PagerDuty gives us this incredibly transparent and structured system to understand the health of our system, understand where we are seeing anomalies, and then having a very clear path of ownership.
So, who is owning any kind of anomaly? Who is doing the investigation? Where are we? What have we found? For me it has created this incredible amount of transparency. We are able to pick up on issues quickly, communicate what we do with those issues to the team, escalate them as necessary, and essentially close down problems - or potential problems - as they come up.
Benefits and learnings
Pearce said that the implementation and rollout of PagerDuty was relatively simple - being an SaaS product that could integrate with the company's single sign on solution. The company has also benefited from running its entire infrastructure on AWS, Pearce added, where it uses CloudWatch as its primary monitoring software. This meant that Gousto already had very standardised ways of deploying its services into production and very standardised approaches to setting alarms, configuring trigger points and understanding anomalies.
What PagerDuty has allowed Gousto to do is bring the data out of those systems and make it easy to manage for developers. Pearce said:
All of that underlying intelligence was in those systems, it was just very hard to manage. And what PagerDuty allowed us to do is essentially plug that layer on top. And then it was simply a case of taking the rotas and some of the things that we used to manage manually and just representing those in the right escalation paths, the right teams, the right service mapping in PagerDuty. So there is an element of configuration there, but we were up and running within a few days.
Gousto is measuring the success of its systems operations and maintenance in a number of ways. The teams regularly assess metrics, such as meantime to resolve and meantime to identify, which PagerDuty has allowed it to do more easily. Pearce added:
It's allowed us to have a much more granular view of what the stability of the systems is across our teams, which of our teams needs support, etc. And then all of that comes up to service uptime. We measure core journeys on our website and on our apps - we're constantly measuring those in production. And if we ever had any issues then we are alerted to those essentially through outside-in monitoring. So, the overall service of the customer.
However, the main learning from Gousto as it thinks about its technology performance and system uptime, is that the project with PagerDuty has been successful because it already had a lot of foundational elements in place. It had thought about monitoring and processes, prior to looking for a tool to automate. Pearce believes that this is key. He said:
You've got to get the foundations right in your team first. We were quite lucky to do that quite early on, so we had the right architecture which allows us to separate our concerns and have teams that are fully accountable for components in production. And we standardised a lot of our monitoring infrastructure and our ways of working there. We'd also standardised some of our processes as well.

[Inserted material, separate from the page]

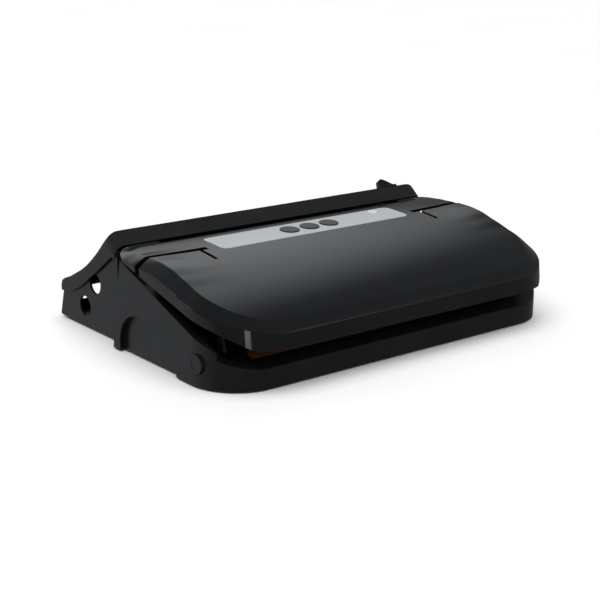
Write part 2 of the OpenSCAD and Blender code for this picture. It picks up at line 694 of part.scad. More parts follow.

What that meant is that the implementation of PagerDuty was relatively simple and we could adopt it fairly quickly. I've worked in teams where some of those foundational elements are only being looked at once you're at 100 people, 150 people, and that's where it's difficult because you've got a huge amount of legacy, a huge amount of tech debt, a huge amount of process debt, a huge amount of culture debt, which you've almost got to fix to be able to leverage tools like PagerDuty well. You can mature very quickly if you've got some of those foundational things in place.